I would advertise for non-profit organisations that deal with
human rights or environmental topics. Attention - I will only
use banners that I like, and link to organisations that I like.
5.9.1998 (1.0n)
- Can check local files - useful for people who don't want to install
a local WWW server; simplified toolbar / initial window
- "Check External" in INI file for new windows
- "Show Broken Links Only" in INI for new windows
- Corrected "//" bug for www.workstation.digital.com
- Added random seed for banner (actually, uploaded this already on 17.7)
- included HTML file in the ZIP file
- RegisterShellFileTypes(FALSE) to prevent the "new" and "print"
in the registry for new users
- Errors between 1 and 199 are also "errors"
- maximize MDI child when opening
- Randomize checking, so that there is less volume on just one host
(reduces peak volume on the ISP who hosts the site being checked)
- Slight change in report because of OPERA bug with <PRE> after <H2>
16.7.1998 (1.0m)
- Added banners in report
- corrected the "406" bug
24.6.1998 (1.0l)
- Added a column at the right (error text).
- removed "DELETE_ON_CLOSE" technique, didn't work on Windows NT
due to different OS behaviour. Sorry!
5.6.1998 (1.0k)
- Changed ftp access completely. It is now reliable, but won't work with
proxies.
- more than 32767 URLs
- Optimized HTML parser
18.4.1998 (1.0j)
(I was on vacation, and I am still behind in my other activities,
so no "big" new feature this time)
- no need to enter "http://" in the NEW dialog box
- Cool Xenu icon! See on the page above.
- CTRL-R for "retry broken links"
- Removed "search" from context menu (nothing was associated with it)
6.2.1998 (1.0i)
- URL launch should now work properly with Netscape Communicator
1.2.1998 (1.0h)
- added "export to TAB separated file" for Excel (for Marc)
- added max level
- 100% CPU usage problem solved (Miguelito) / changed idle processing
- Site Map
- URL launching improved (but still not perfect)
25.12.1997 (also 1.0g)
- corrected "%26" endless loop bug (Electronic Telegraph)
24.12.1997 (1.0g)
- added lots of new options (for Stu)
- chose what you want to have in the report
- chose to "fail" passworded sites
- changed the way that URLs are launched: now with DDE so that only
one instance (but another window) of Netscape comes up.

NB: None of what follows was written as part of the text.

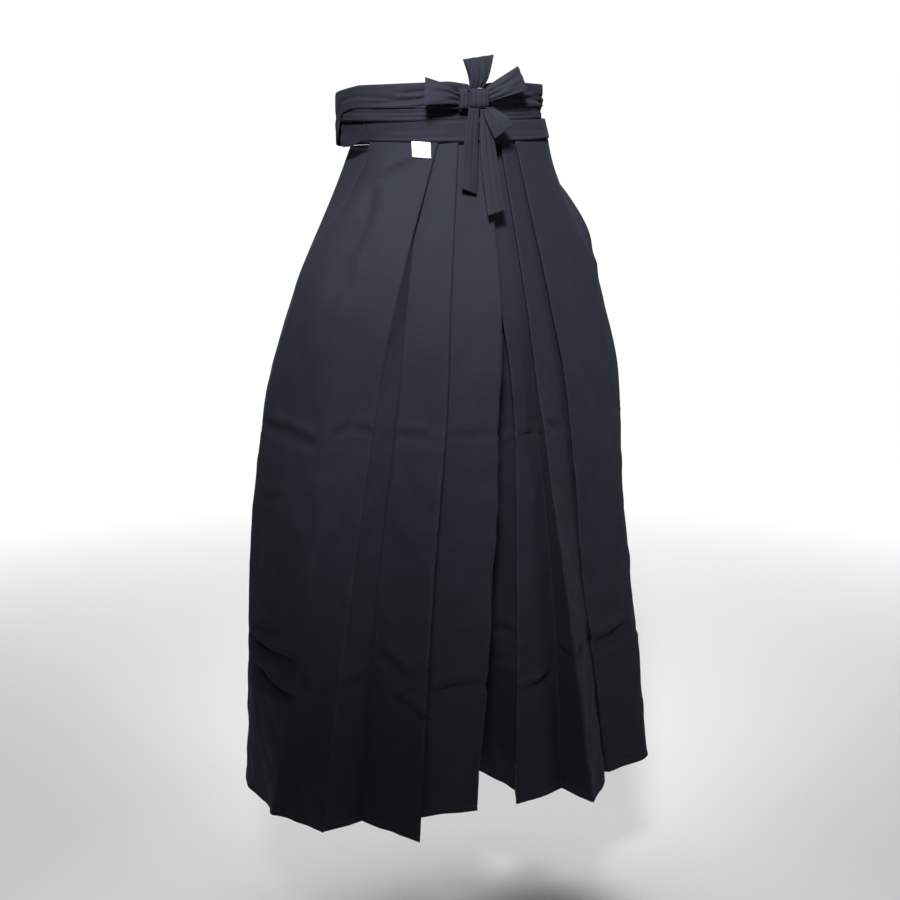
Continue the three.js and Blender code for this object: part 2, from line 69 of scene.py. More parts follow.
# ---- fold tables, the same lines as the solids -------------------------------------------------------------------------
# Rows run from the side seam to the middle. waist: (x, depth behind the waist outline) on a front, (x, y) on a back.
FRONT_RIGHT = [
    dict(name="side", waist=(-130, 0), hip=(-232, -10), thigh=(-268, 10), knee=(-292, 35), hem=(-276, 62)),
    dict(name="flank", waist=(-122, 0), hip=(-216, -58), thigh=(-246, -46), knee=(-280, -28), hem=(-272, 34)),
    dict(name="soft_fold", press="crisp", waist=(-112, 0), hip=(-189, -95), thigh=(-213, -88), knee=(-250, -80), hem=(-280, 5)),
    dict(name="soft_dip", waist=(-84, 0), hip=(-160, -103), thigh=(-188, -90), knee=(-224, -77), hem=(-259, -9)),
    dict(name="outer_pleat", lead=(-146, -108),
         ridge=dict(waist=(-59, 0), hip=(-132, -118), thigh=(-159, -112), knee=(-196, -97), hem=(-231, -75)),
         valley=dict(hip=(-111, -108), thigh=(-128, -111), knee=(-154, -93), hem=(-170, -67))),
    dict(name="middle_pleat", lead=(-87, -89),
         ridge=dict(waist=(-34, 0), hip=(-65, -140), thigh=(-75, -150), knee=(-101, -155), hem=(-120, -156)),
         valley=dict(hip=(-78, -126), thigh=(-88, -136), knee=(-118, -120), hem=(-134, -88))),
    dict(name="centre_pleat",
         ridge=dict(waist=(3, 0), hip=(6, -145), thigh=(2, -150), knee=(-1, -137), hem=(-7, -106)),
         valley=dict(hip=(-28, -124), thigh=(-36, -118), knee=(-46, -92), hem=(-48, -72))),
]
FRONT_LEFT = [
    dict(name="side", waist=(131, 0), hip=(222, -26), thigh=(272, -4), knee=(292, 8), hem=(322, 4)),
    dict(name="flank", waist=(116, 0), hip=(192, -54), thigh=(244, -42), knee=(286, -32), hem=(324, -30)),
    dict(name="soft_fold", waist=(90, 0), hip=(149, -72), thigh=(196, -66), knee=(264, -60), hem=(318, -59)),
    dict(name="outer_pleat", lead=(220, -93),
         ridge=dict(waist=(51, 0), hip=(97, -108), thigh=(129, -107), knee=(170, -92), hem=(229, -78)),
         valley=dict(hip=(112, -90), thigh=(146, -86), knee=(186, -76), hem=(219, -72))),
    dict(name="middle_pleat", lead=(100, -110),
         ridge=dict(waist=(27, 0), hip=(53, -125), thigh=(73, -131), knee=(114, -146), hem=(158, -155)),
         valley=dict(hip=(66, -112), thigh=(79, -106), knee=(112, -104), hem=(138, -97))),
    dict(name="centre_pleat",
         ridge=dict(waist=(-6, 7.5), hip=(15, -123), thigh=(38, -122), knee=(50, -116), hem=(54, -113)),
         valley=dict(hip=(44, -110), thigh=(66, -98), knee=(74, -84), hem=(74, -73))),
]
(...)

Behaviour
with IE and Opera might be different
- corrected "text/html;...." bug (for Hanno)
- you can now launch URLs with ENTER
- you can now get the property box with ALT-ENTER
- force reload for every call -->
INTERNET_FLAG_RELOAD (for Doug)
- changed initial dialog box, after two users didn't realize that one
has to input only one URL, and not every page of the site
- removed unused toolbar icons and menu elements
23.11.1997 (1.0f)
- corrected bug that made it difficult to check local or very fast sites
- corrected minor bug in Properties Dialog
- Added column with link level
- Added error message for wrong input
- Added different tries for image maps
12.10.1997 (1.0e)
- list of redirected URLs (useful because certain ISPs, e.g. www.primenet.com
do not provide proper error returns, instead they redirect to an error page)
- checking of targets of redirected URLs (this often leads to more broken
links, as lots of sites make automatic redirection without checking if the
target site exists)
- ftp & gopher list for manual check
- added tips how to repair broken links in the FAQ
- retry mechanism enhanced (for sites that fail with the HEAD command)
- error handler improved (open file problem)
- status line accuracy improved
7.9.1997 (1.0d)
- "Find" dialog box
- # of threads can be configured (watch your TCP/IP line glow!)
- corrected bug related to titles that do not end
- added authorization for "simple" password sites (HTTP error 401)
(will not work with web-based passwords, e.g. NY Times)
24.8.1997 (1.0c)
- HTML report, so that you can view with your browser
- % of checked URLs in the status bar
- URL list to chose from in "new" dialog box
- Automatic retry with GET when certain conditions are
met that suggest that the server cannot process the HEAD
command (www.amazon.com , www.wildkidz.com, www.dejanews.com )
- corrected display bug in "Reset Item" feature
- corrected bug when http:// in the middle of an URL
(www.sueddeutsche.de used this)
- corrected bug that incorrectly processed URLs that started
with a space
- corrected bug when saving while busy, that made reloading crash
15.8.1997 (1.0b)
-
now handled correctly (www.trancenet.org used it)
- "Reset Item" feature to recheck a single broken URL
- Automatic saving of window placement in INI file
- Error msg when trying to check non-http/https sites
- Reports are deleted when the next report is made
(*** Please go to your temp directory and delete all the TGH*.* files)
- "Scroll bug" found and removed!
- Now possibility to check your bookmark file
- found column click bug, corrected, implemented time sorting
- New column: server.
- New column: title.
- Properties Dialog Box
10.8.1997
- ability to save & restore
- complete list of URLs (good to submit to a search engine)
- new icons
- # of threads in status line
- correct size of dynamic html files
- "copy" and "launch URL" function in menu and popup menu
- launch report all the time